To pull that scene off, the cast had to learn how to effortlessly circle a rink on period-accurate roller skates. The practice sessions were long and grueling. The actors also had to take daily riding lessons to look credible on horseback. Rifle lessons were a requirement. The women playing prostitutes lived in a bordello to experience its day-to-day workings. The actors lived, breathed, and slept their characters.

For Michael, who never went to film school, this was the only way to make a movie; he knew no other way to replicate his vision. His production methods might have been atypical, but as every gorgeous frame of Heaven’s Gate shows, he had an innate understanding of the power that motion pictures could have. And while I’m certainly not suggesting that there are no more directors who share his exacting standards, I do believe that with Michael’s passing we’ve lost someone devoted to bringing movies to life as life, both in front of and behind the camera, and I don’t think we’ll see the likes of his approach to filmmaking on this scale anytime soon. I’m reminded of the tagline for Heaven’s Gate: “What one loves about life are the things that fade.”

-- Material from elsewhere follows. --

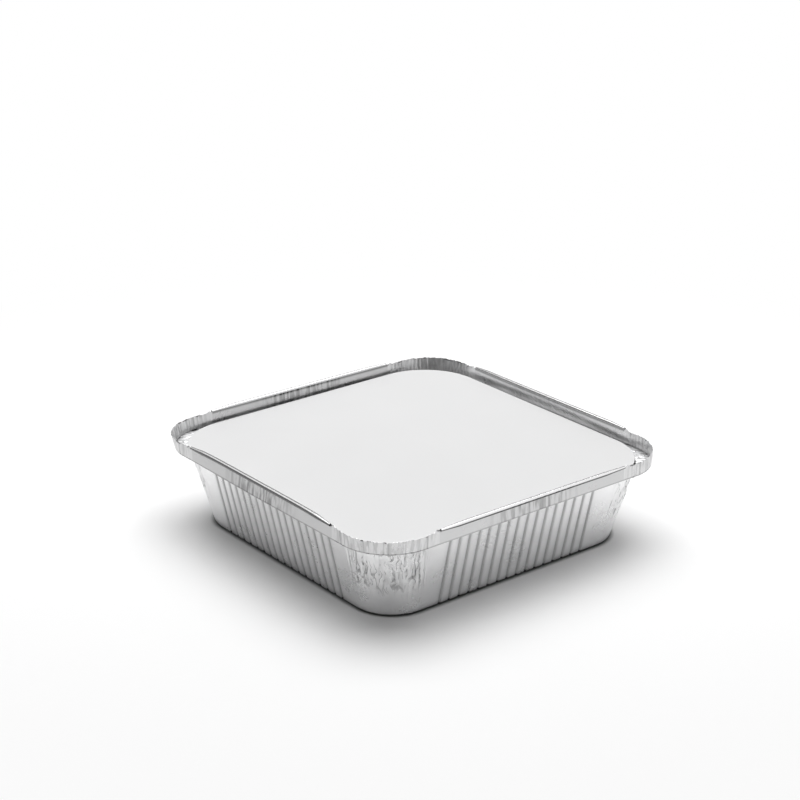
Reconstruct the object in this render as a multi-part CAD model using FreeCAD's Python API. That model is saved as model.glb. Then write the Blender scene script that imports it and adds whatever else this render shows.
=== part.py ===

Some months after our release of Heaven’s Gate, I received a phone call from Michael. He told me how gratifying the entire experience of remastering the film had been, how invigorating it was to work with everyone here, and how the collaboration had in many waysrepresented an ideal production process for him. I couldn’t have been more thrilled to hear his words, not only because we’d been able to match his standards but also because he was finally, rightfully able to find joy in his film once more. So I stuttered out a reply. “Wow, Michael, that really means a lot to me. I don’t know what to say.”

“What about ‘Thank you,’ Curtis? Sometimes ‘Thank you’ is enough.”

Thank you, Michael. You were one of a kind.